Lin Ling’s love for Moon is so pure and genuine, the public decides to embrace him. He earns the hero name “The Commoner.” Moon’s death doesn’t close her story. It opens Lin’s.
Couldn’t To Be Hero X Find Another Way to End Moon’s Story?
To Be Hero X is a good show. The writing is sharp. The Trust system is fascinating. Lin Ling is a compelling protagonist. And Moon’s death is an interesting way to end the show’s first story arc. It’s shocking, it hurts. It does exactly what it’s supposed to do.
Which is part of the problem.
To be fair, the show’s first big story arc is told in reverse chronological order. The first four episodes are actually the story’s ending, not its beginning. Moon’s death is the conclusion, not a mid-series shock that shifts attention back to a male lead.

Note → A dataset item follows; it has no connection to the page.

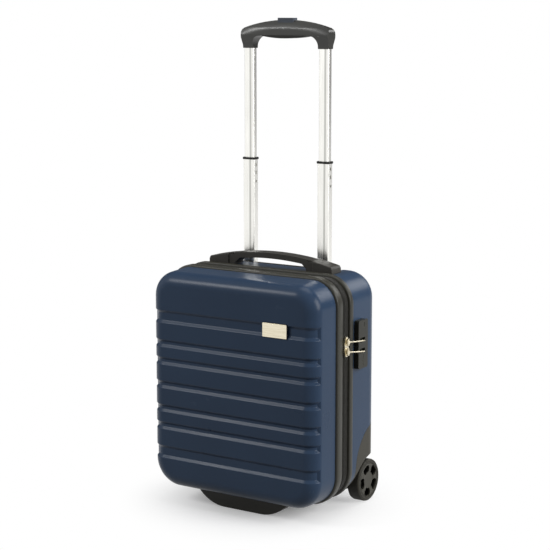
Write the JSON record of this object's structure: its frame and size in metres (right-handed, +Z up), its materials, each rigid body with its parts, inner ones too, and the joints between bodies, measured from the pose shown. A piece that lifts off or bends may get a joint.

There’s also the fact that Moon isn’t the whole show. Later arcs introduce female characters with their own stories and agency. To Be Hero X seems to be interested in these characters, and there’s room for the show to grow.
At the same time, there were other ways to end Moon’s story. Lin Ling could have given Moon her portal gun back so she could leave the island. She could have traveled to a city where she went by a new identity. There were other directions to go in wrapping up Moon’s story.
If the writers felt like they had to kill Moon off, at least give her an episode where she decides to sacrifice herself because she thinks it’s the right thing to do. Give her some agency instead of making her a victim.
I’m not saying that writers can never kill off a female character in their story. But it’s worth examining the “why” behind the decision and whether it’s being made solely because the writer doesn’t know how to move the male character forward.
To Be Hero X is currently streaming on Crunchyroll.